On the surface it seems to be the ideal coalescence of interests: The neighborhood is looking for an increase in commercial and retail activity, and the University is looking for a vibrant neighborhood where top-notch students and faculty will want to live.
So while small-business owners like Lucy, Kidwell, and Zaleski are doing their part to increase the economic viability of Hyde Park as a neighborhood, the University has put its considerable weight in the game as well.
But how will these small businesses fare in a largely University-driven economic boom?
It seems to be a win-win. Most people agree that, as Zaleski puts it, “a rising tide raises all ships…the more quality retail—food and otherwise—the better Hyde Park is going to be.” Lucy agrees. He says, “There are plenty of opportunities for plenty of small businesses to thrive. It doesn’t have to be a zero-sum game. The more small businesses there are, the more active and lively this street will be.”
And it certainly seems to be a compelling point: The more businesses that open up in Hyde Park, the more foot traffic there will be, ideally for all businesses to enjoy. More Hyde Park residents will stay in the neighborhood when going out for the night, and more Chicagoans will make the trek to the South Side as Hyde Park becomes more and more a retail and dining destination.
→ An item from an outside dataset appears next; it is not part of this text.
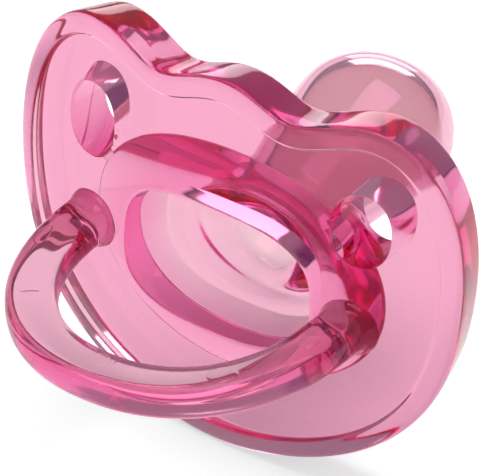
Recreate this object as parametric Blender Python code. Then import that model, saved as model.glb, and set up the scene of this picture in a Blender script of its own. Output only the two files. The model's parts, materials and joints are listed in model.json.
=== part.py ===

However, such needs often lead to a perceived tension between what the University and what the community want.
Some people think there is more than a little reason to be skeptical about this alignment of interests. There is a worry over how small business will fit into this “long-term picture” that the University would like to paint on the lake shore. The thought is that while the University fosters in a new wave of commercial prosperity in Hyde Park, this prosperity will be driven by chains like Five Guys, Whole Foods, and Hyatt, while the “mom-and-pop shops,” like Open Produce, will be slowly strangled out.
But the University recognizes that there are many layers to economic development in a neighborhood like this. And as Manier says, “Small businesses are an incredibly important aspect of [those layers].” Each type of business has its place. We will always have a need for niche and neighborhood-based businesses, but “Treasure Island and Five Guys fit in there as well.”
For his part, Lucy stresses that “the University is definitely an aspect of the community—but it’s only a piece.” The question is how that piece and its adjacent slew of big businesses fit into the whole puzzle.